MZEE.com: Die habe ich auch gesehen und mich gefragt, wie es wohl wird, wenn ich mit nicht-oberflächlichen Fragen um die Ecke komme.
Tobitob: Das hat sich über die Jahre verändert. Uns war das gar nicht bewusst. Das sind Situationen gewesen, in denen wir direkt vom Gig in das Interview gegangen sind und dementsprechend Bock hatten, ein bisschen zu zündeln.
MZEE.com: Eine politische Message kann man mit elektronischer Musik schwieriger transportieren, da sie, im Gegensatz zu Rap, meist ohne Text auskommt. Dennoch ist die Techno-Kultur nicht unpolitisch. Wie präsent ist Politik deiner Meinung nach in der Community?
Tobitob: Inklusion, Toleranz und Vielfältigkeit werden bei allen Festivals und Clubs groß geschrieben. Gleichstellungsbeauftragte und Awareness-Teams gab es schon früh. Da ist die Techno-Szene weiter als andere und das schreibt sie sich groß auf die Fahne. Ansonsten ist es schwierig, eine politische Message herauszuziehen, weil die Leute aus sehr unterschiedlichen Hintergründen kommen. Darüber wird nicht viel geredet. Durch Corona gab es viele Auseinandersetzungen über Sinn und Unsinn, die dann teilweise in rechte Spektren abgerutscht sind. Aber in Bezug auf wirkliche Politik ist die Szene unpolitisch. Sozial ist sie hingegen sehr engagiert, da werden auch gute Initiativen unterstützt. Aber es gibt wenige Songs, die tatsächlich eine Aussage haben. Es gibt ein paar, aber ich habe immer das Gefühl gehabt, dass ich keine schlechte Laune auf den Dancefloor bringen will. Deswegen sind es, wenn überhaupt, positive Messages. Techno war die erste Musikrichtung, die Ost- und Westdeutschland zusammengebracht hat. Deshalb ist die Szene hier so groß geworden. Dadurch ist wahrscheinlich dieser "Friede, Freude, Eierkuchen"-Gedanke bei der Loveparade entstanden. (Anm. d. Red.: Die erste Loveparade wurde als Demo mit dem Motto "Friede, Freude, Eierkuchen" angemeldet, wobei Frieden für Abrüstung, Freude durch Musik als Kommunikationsmittel und Eierkuchen für die gerechte Nahrungsmittelverteilung stand.) Ich habe es selbst nicht mitbekommen, aber ein paar Dokus gesehen. Es muss sehr besonders gewesen sein, als die Leute aus Ostdeutschland mit ihren anderen Klamotten zum ersten Mal in die Clubs reingekommen sind. Techno wurde vom Osten und vom Westen gleichzeitig vereinnahmt. Das haben alle gemeinsam erlebt. Dadurch hat es etwas Identitätsstiftendes gehabt. Dieses Gefühl steckt zumindest in der deutschen Techno-Szene noch in der Ursubstanz drin.
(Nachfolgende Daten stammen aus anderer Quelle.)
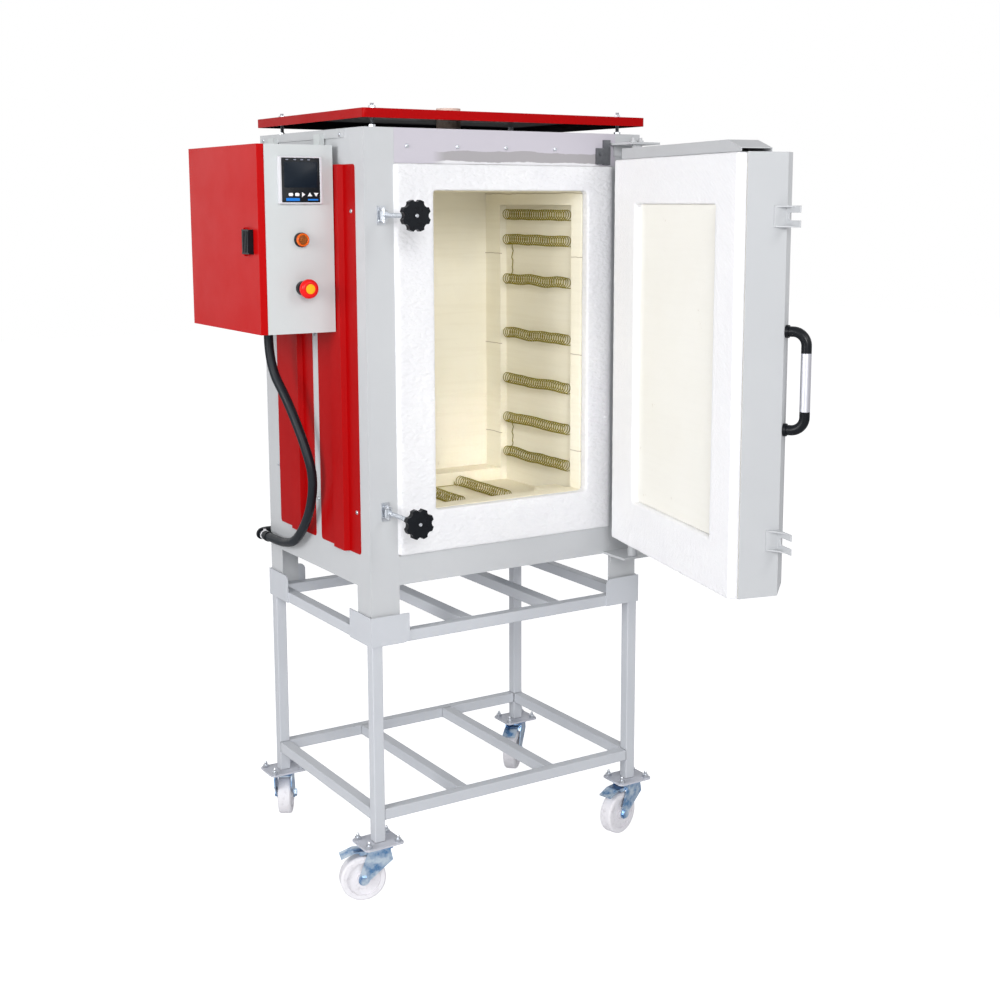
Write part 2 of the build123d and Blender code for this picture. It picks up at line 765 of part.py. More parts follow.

MZEE.com: Welche Rolle spielen Politik und Message für dich in deiner Kunst?
Tobitob: Ich würde mich als politischen Menschen bezeichnen, aber politische Musik habe ich oft als leicht unangenehm empfunden. Ich finde es gut, Songs mit Aussage zu haben. Aber bei Tobi und Bo und Fünf Sterne deluxe haben wir es nicht so mit den politischen Inhalten. Sie sind im Kontext. Es gibt philosophische Sachen und Lebensweisheiten, die wir gerne von uns geben und die durchaus einen bedeutenden Kern für uns haben. Wir wollen mit unserer Persönlichkeit ein Vorbild sein, anstatt zu sagen, wie man sein soll. Das ist unsere Message. Worauf wir immer sehr viel Wert gelegt haben, ist, dass wir Freigeister sind und das auch bleiben wollen. Das ist auch der Konsens bei Moonbootica. Wir wollen uns weder stilistisch noch inhaltlich begrenzen.